The listing beneath should be written out in full, exactly as shown.
═════ Data segment ═════
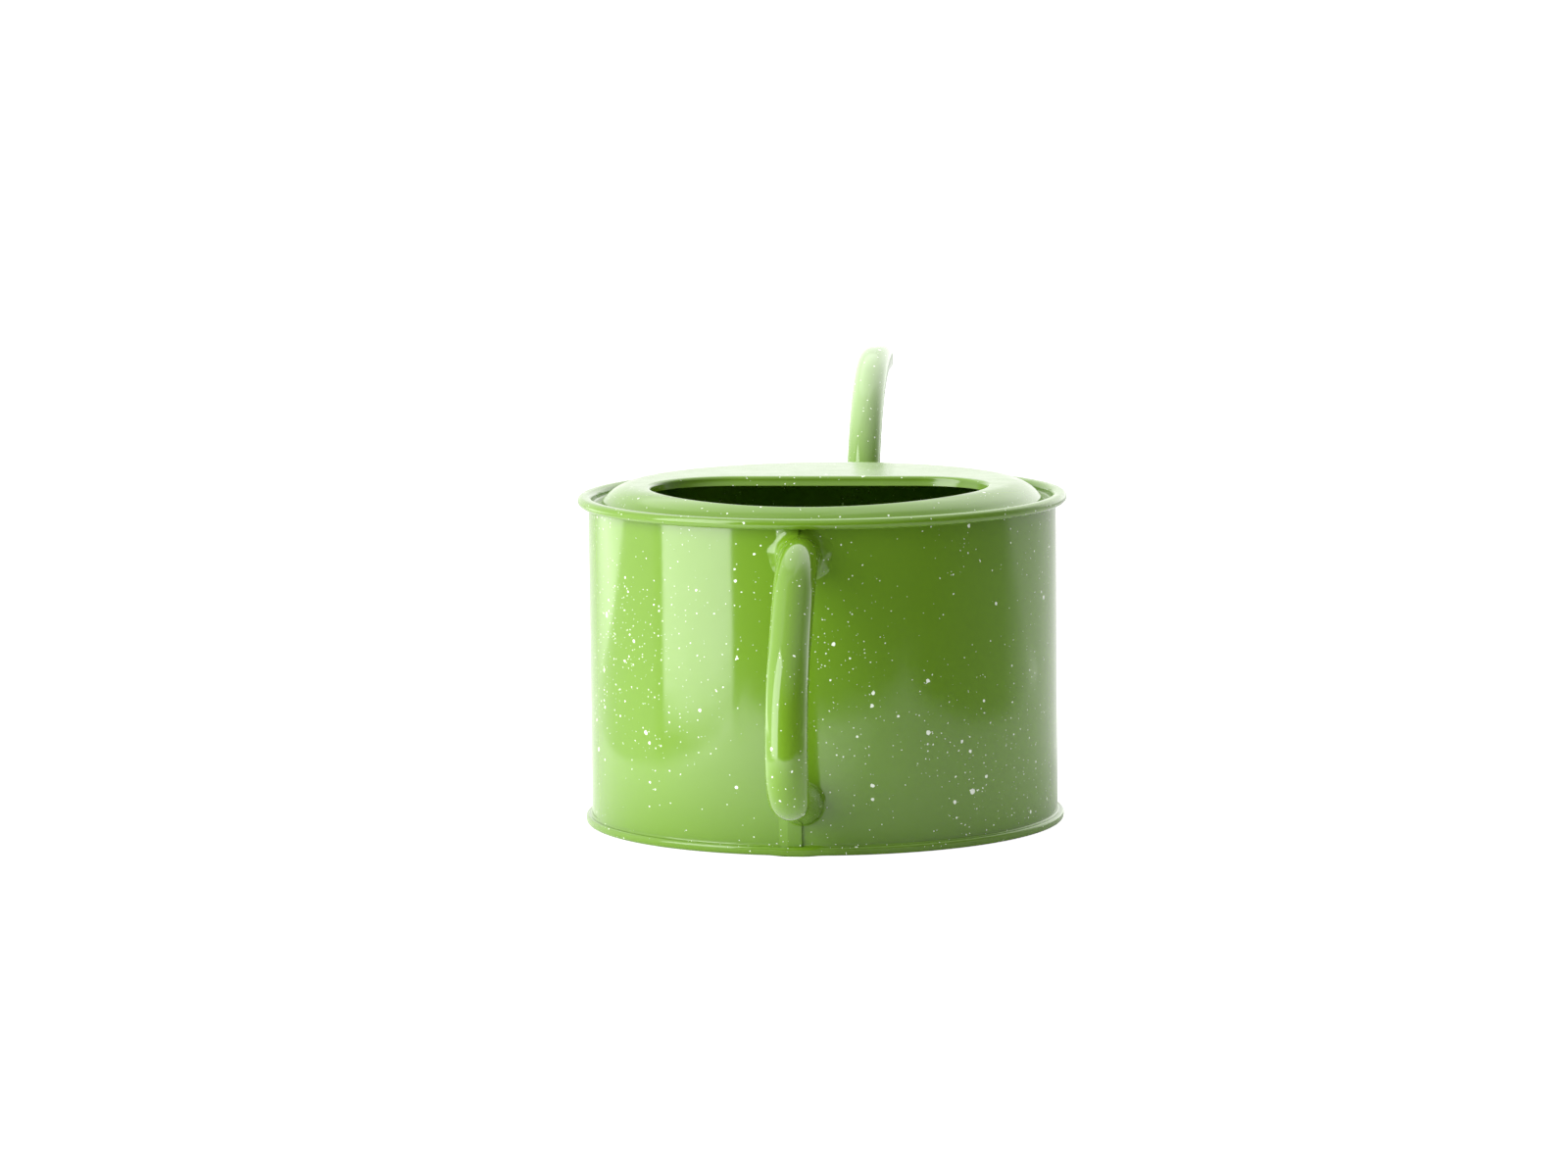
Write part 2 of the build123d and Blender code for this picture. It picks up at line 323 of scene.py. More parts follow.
# four sizes of white drops, crowded where a broad noise is high, their outlines shaken a little
def buildSpeckles(dropLayer):
    group, given, out = newGroup(
        "enamelSpeckles",
        {"Vector": "Vector", "Density": "Float", "Crowding": "Float", "Splash": "Vector",
         "Splash Size": "Float"},
        {"Mask": "Float", "Dome": "Float"},
    )
    place = given.outputs["Vector"]
    shake = noiseNode(group, place, speckles["shakeScale"], 1.0)
    centred = vectorNode(group, "SUBTRACT", shake.outputs["Color"], (0.5, 0.5, 0.5)).outputs[0]
    shaken = vectorNode(group, "ADD", place, scaled(group, centred, speckles["shake"])).outputs[0]
    crowd = noiseNode(group, place, speckles["crowdScale"], 2.0).outputs["Fac"]
    crowded = rangeNode(group, crowd, speckles["crowdNoise"], speckles["crowdRange"])
    evenly = mathNode(group, "SUBTRACT", 1.0, given.outputs["Crowding"])
    crowded = mathNode(group, "MULTIPLY_ADD", crowded, given.outputs["Crowding"], evenly)
    away = vectorNode(group, "DISTANCE", place, given.outputs["Splash"]).outputs["Value"]
    splash = rangeNode(group, away, (given.outputs["Splash Size"], 0.0), (0.0, speckles["splash"]),
                       "SMOOTHSTEP")
    crowded = mathNode(group, "ADD", crowded, splash)
    density = mathNode(group, "MULTIPLY", crowded, given.outputs["Density"])
    masks, domes = [], []
    for cell, share, smallest, largest in speckles["layers"]:
        layer = addNode(group, "ShaderNodeGroup", {"node_tree": dropLayer}, Vector=shaken, Cell=cell,
                        Share=mathNode(group, "MULTIPLY", density, share), Smallest=smallest,
                        Largest=largest, Softness=speckles["softness"])
        masks.append(layer.outputs["Mask"])
        domes.append(mathNode(group, "MULTIPLY", layer.outputs["Dome"], largest * 1000))
    mask, dome = masks[0], domes[0]
    for nextMask, nextDome in zip(masks[1:], domes[1:]):
        mask = mathNode(group, "MAXIMUM", mask, nextMask)
        dome = mathNode(group, "MAXIMUM", dome, nextDome)
    group.links.new(mask, out.inputs["Mask"])
    group.links.new(dome, out.inputs["Dome"])
    return group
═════
Reply:
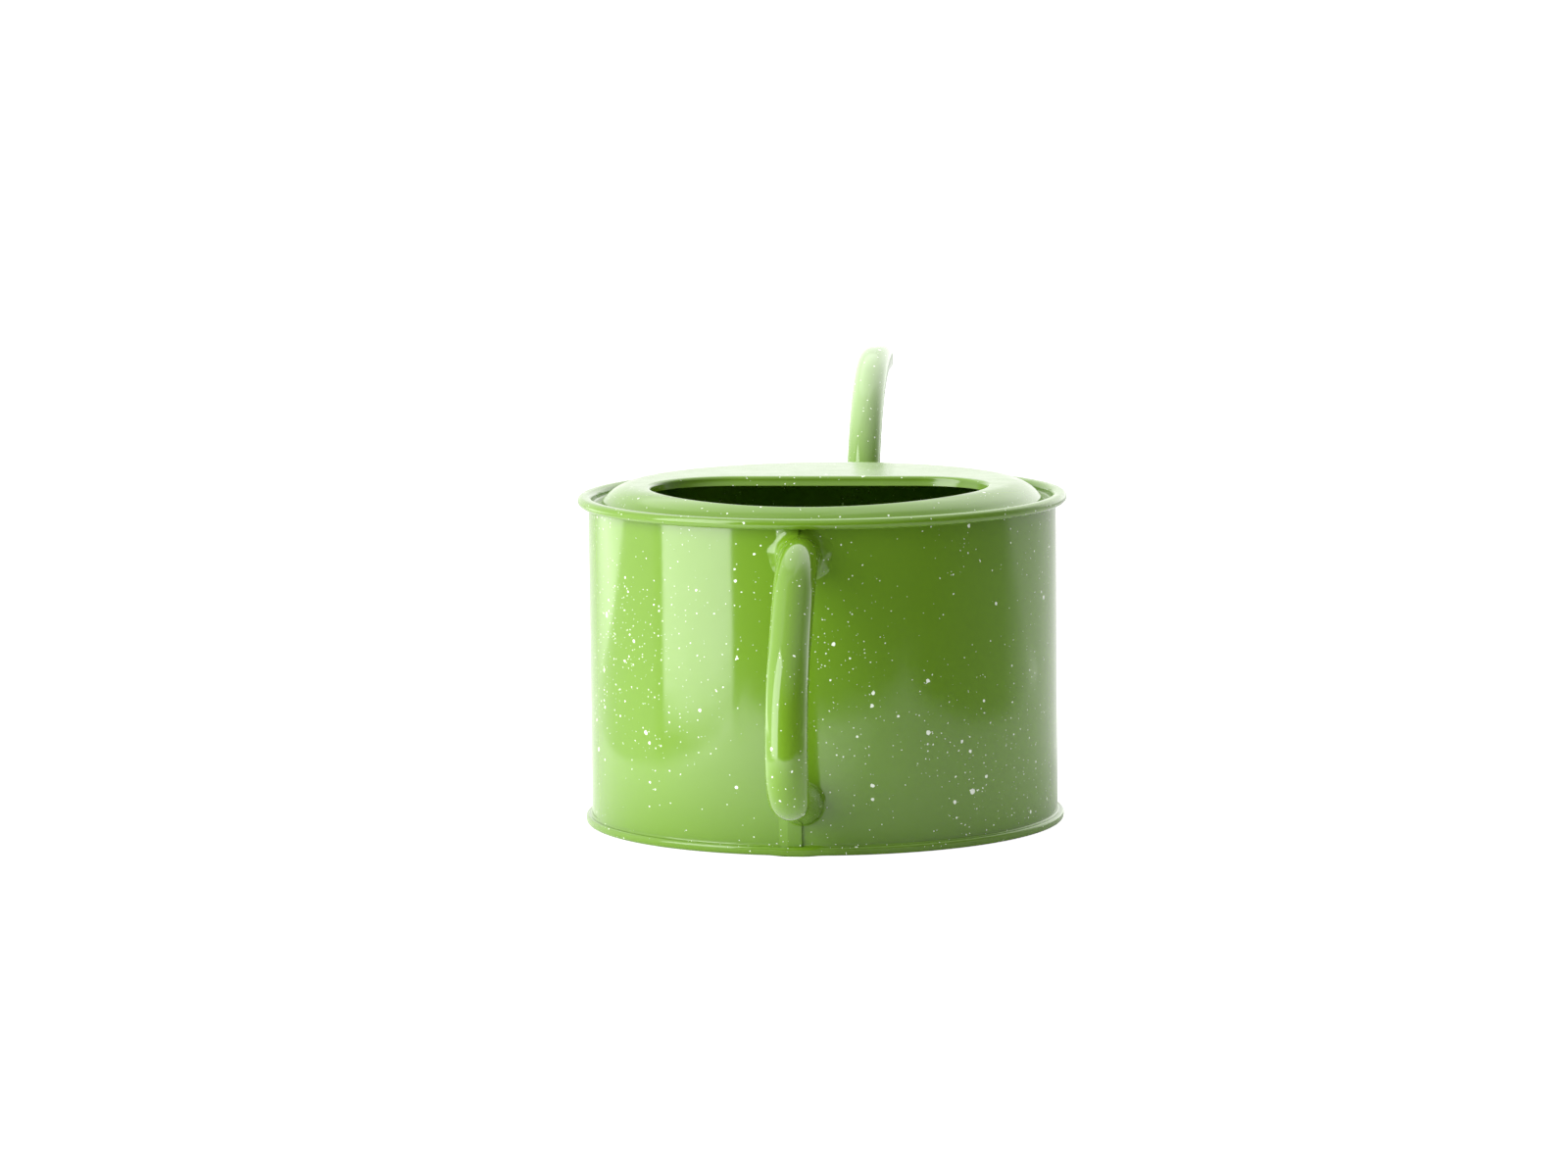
Write part 2 of the build123d and Blender code for this picture. It picks up at line 323 of scene.py. More parts follow.
# four sizes of white drops, crowded where a broad noise is high, their outlines shaken a little
def buildSpeckles(dropLayer):
    group, given, out = newGroup(
        "enamelSpeckles",
        {"Vector": "Vector", "Density": "Float", "Crowding": "Float", "Splash": "Vector",
         "Splash Size": "Float"},
        {"Mask": "Float", "Dome": "Float"},
    )
    place = given.outputs["Vector"]
    shake = noiseNode(group, place, speckles["shakeScale"], 1.0)
    centred = vectorNode(group, "SUBTRACT", shake.outputs["Color"], (0.5, 0.5, 0.5)).outputs[0]
    shaken = vectorNode(group, "ADD", place, scaled(group, centred, speckles["shake"])).outputs[0]
    crowd = noiseNode(group, place, speckles["crowdScale"], 2.0).outputs["Fac"]
    crowded = rangeNode(group, crowd, speckles["crowdNoise"], speckles["crowdRange"])
    evenly = mathNode(group, "SUBTRACT", 1.0, given.outputs["Crowding"])
    crowded = mathNode(group, "MULTIPLY_ADD", crowded, given.outputs["Crowding"], evenly)
    away = vectorNode(group, "DISTANCE", place, given.outputs["Splash"]).outputs["Value"]
    splash = rangeNode(group, away, (given.outputs["Splash Size"], 0.0), (0.0, speckles["splash"]),
                       "SMOOTHSTEP")
    crowded = mathNode(group, "ADD", crowded, splash)
    density = mathNode(group, "MULTIPLY", crowded, given.outputs["Density"])
    masks, domes = [], []
    for cell, share, smallest, largest in speckles["layers"]:
        layer = addNode(group, "ShaderNodeGroup", {"node_tree": dropLayer}, Vector=shaken, Cell=cell,
                        Share=mathNode(group, "MULTIPLY", density, share), Smallest=smallest,
                        Largest=largest, Softness=speckles["softness"])
        masks.append(layer.outputs["Mask"])
        domes.append(mathNode(group, "MULTIPLY", layer.outputs["Dome"], largest * 1000))
    mask, dome = masks[0], domes[0]
    for nextMask, nextDome in zip(masks[1:], domes[1:]):
        mask = mathNode(group, "MAXIMUM", mask, nextMask)
        dome = mathNode(group, "MAXIMUM", dome, nextDome)
    group.links.new(mask, out.inputs["Mask"])
    group.links.new(dome, out.inputs["Dome"])
    return group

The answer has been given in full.